Saturday, November 7, 2020

Trust the Timing

     We are studying Genesis again this year in BSF. It no longer surprises me that I find new gems every time through this very familiar book, and recent lesson on Noah's ark. This time I was struck by God's precise timing of the events of the flood. For instance, on the 17th day of the second month of Noah's 600th year, the floodgates of heaven opened and the 40 days and nights of rain began. (Gen. 7:11) On that very day . . (Gen 7:13) The waters flooded the earth for 150 days. (Gen.7:24) On the 17th day of the seventh month, the ark came to rest on Ararat. On the first day of the 10th month, the tops of the mountains became visible. (Gen 8:5) By the first day of the first month of Noah's 601st year, the waters were drying up. (Gen 8:13) By the 22nd day of the second month, the earth was completely dry. (Gen 8:14) God planned precisely when the flood would begin, when it would end, and when Noah could come out. If I had been on the ark, by the time the dove came back with the olive branch, I would have been crawling out the window.
     Far from being a fable, the flood account sounds like it was written by an accountant or a statistician. My take away from all this detail--trust God's timing. After many months of involuntary quarantine with all those animals and, even more challenging, his family, Noah waited on the ark until God called him to come out. He trusted God's timing. I shared this with our women's prayer group. Some of us have had outstanding answers to prayer--a daughter in her 40's finally sober, my own son's sobriety. Meanwhile the woman who started our prayer group for prodigals is still waiting for her daughter to spit out the kool-aid of our current culture. What's the holdup? God's timing. I think of the seeds of God Word that we plant in the hearts of our children as little time bombs. It is wiser to wait for God to set them off than to keep whacking them with a hammer to speed up the process. And wind up destroying the relationship instead of the sin. Our sober successes did not get that way overnight. God has appointed the time and the means, so we pray as her young daughter travels, mostly alone, to foreign countries that God will mine her path with believers she might listen to.

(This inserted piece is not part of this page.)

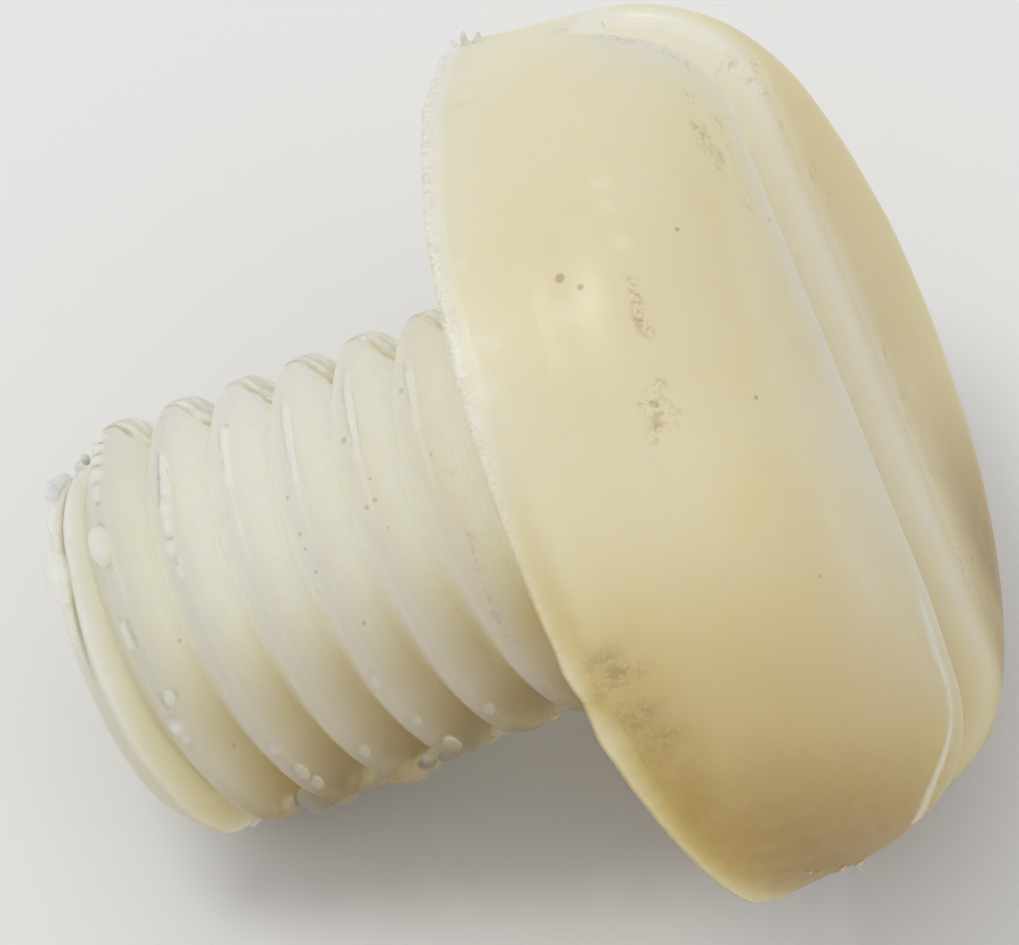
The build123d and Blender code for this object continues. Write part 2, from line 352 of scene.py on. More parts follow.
# ---------------------------------------------------------------- surface of the field
def surface(h):
    """Vertices and quads on the zero of the field, by averaging the crossings in each cell."""
    lo = np.array([-8.75, -8.75, -10.45])
    hi = np.array([8.75, 8.75, 5.05])
    n = (np.ceil((hi - lo) / (4 * h)).astype(int)) * 4
    H = 4 * h
    cn = n // 4 + 1
    g = np.stack(np.meshgrid(*[lo[i] + H * np.arange(cn[i]) for i in range(3)], indexing="ij"), -1)
    coarse = field_in_lots(g.reshape(-1, 3)).reshape(cn)
    near = np.abs(coarse) < 1.35 * H
    # a fine node is worked out where any coarse corner round it is near the surface
    F = np.full(tuple(n + 1), 1.0, np.float32)
    block = np.zeros(tuple(n // 4), bool)
    sign = np.zeros(tuple(n // 4), np.float32)
    for i in (0, 1):
        for j in (0, 1):
            for k in (0, 1):
                s = np.s_[i:i + n[0] // 4, j:j + n[1] // 4, k:k + n[2] // 4]
                block |= near[s]
                sign += coarse[s]
    big = np.where(sign < 0, -1.0, 1.0).astype(np.float32)
    F[:-1, :-1, :-1] = np.repeat(np.repeat(np.repeat(big, 4, 0), 4, 1), 4, 2)
    need = np.zeros(F.shape, bool)
    fine = np.repeat(np.repeat(np.repeat(block, 4, 0), 4, 1), 4, 2)
    need[:-1, :-1, :-1] |= fine
    need[1:, :-1, :-1] |= fine
    need[:-1, 1:, :-1] |= fine
    need[:-1, :-1, 1:] |= fine
    need[1:, 1:, 1:] |= fine
    at = np.argwhere(need)
    F[need] = field_in_lots(lo + h * at).astype(np.float32)
    inside = F < 0
    count = np.zeros(tuple(n), np.uint8)
    for i in (0, 1):
        for j in (0, 1):
            for k in (0, 1):
                count += inside[i:i + n[0], j:j + n[1], k:k + n[2]]
    active = (count > 0) & (count < 8)
    cells = np.argwhere(active)
    index = np.full(active.shape, -1, np.int64)
    index[active] = np.arange(len(cells))
    total = np.zeros((len(cells), 3))
    hits = np.zeros(len(cells))
    corners = [(0, 0, 0), (1, 0, 0), (0, 1, 0), (1, 1, 0), (0, 0, 1), (1, 0, 1), (0, 1, 1), (1, 1, 1)]
    for a in range(8):
        for b in range(a + 1, 8):
            A, B = np.array(corners[a]), np.array(corners[b])
            if np.abs(A - B).sum() != 1:
                continue
            ia, ib = cells + A, cells + B
            fa = F[ia[:, 0], ia[:, 1], ia[:, 2]]
            fb = F[ib[:, 0], ib[:, 1], ib[:, 2]]
            m = (fa < 0) != (fb < 0)
            t = fa[m] / (fa[m] - fb[m])
            total[m] += A + t[:, None] * (B - A)
            hits[m] += 1
    verts = lo + h * (cells + total / hits[:, None])
    quads = []
    for d in range(3):
        u, v = (d + 1) % 3, (d + 2) % 3
        s0 = [slice(1, -1)] * 3
        s1 = [slice(1, -1)] * 3
        s0[d], s1[d] = slice(0, -1), slice(1, None)
        a, b = inside[tuple(s0)], inside[tuple(s1)]
        e = np.argwhere(a != b)
        out = a[tuple(e.T)]
        off = np.array([1, 1, 1])
        off[d] = 0
        e = e + off
        eu = np.eye(3, dtype=int)[u]
        ev = np.eye(3, dtype=int)[v]
        q = np.stack([index[tuple((e - eu - ev).T)], index[tuple((e - ev).T)],
                      index[tuple(e.T)], index[tuple((e - eu).T)]], 1)
        q[~out] = q[~out][:, ::-1]
        quads.append(q)
    return verts, np.concatenate(quads)


def slope(P, e=0.004):
    g = np.empty_like(P)
    for i in range(3):
        d = np.zeros(3)
        d[i] = e
        g[:, i] = (field_in_lots(P + d) - field_in_lots(P - d)) / (2 * e)
    return g


def settle(P, rounds=2):
    for _ in range(rounds):
        f = field_in_lots(P)
        g = slope(P)
        gg = np.maximum((g * g).sum(1), 0.25)
        P = P - g * np.clip(f / gg, -0.06, 0.06)[:, None]
    return P


def to_world(P):
    return (BEAR + P @ BASIS) / 1000.0


def rest_on_floor(P):
    """Nothing reaches under the surface that the screw lies on."""
    W = to_world(P)
    W[:, 2] = np.maximum(W[:, 2], 0.0)
    return W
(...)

    I had an opportunity to share this with my son recently. After asking my advice about how to approach his manager about a raise, he was disappointed that the man left before he could talk to him. I told him, "Trust the timing". I did not say trust God's timing because he already knows that's what I meant (he's known me all his life), no need to use a hammer. The next day, when he did talk to the manager, he not only gave him a raise, but said he had already been thinking about it. Timing. It has been encouraging to see my son recognize for himself how God is working in his life. The spark is there. I can throw a log on it trying to speed things up (not recommended for starting a campfire), but only the Holy Spirit can fan that spiritual spark into flame. After decades of looking for ladders to climb out the window of the ark, I at last realize I should pursue the plan of the One who provided it. And trust the timing.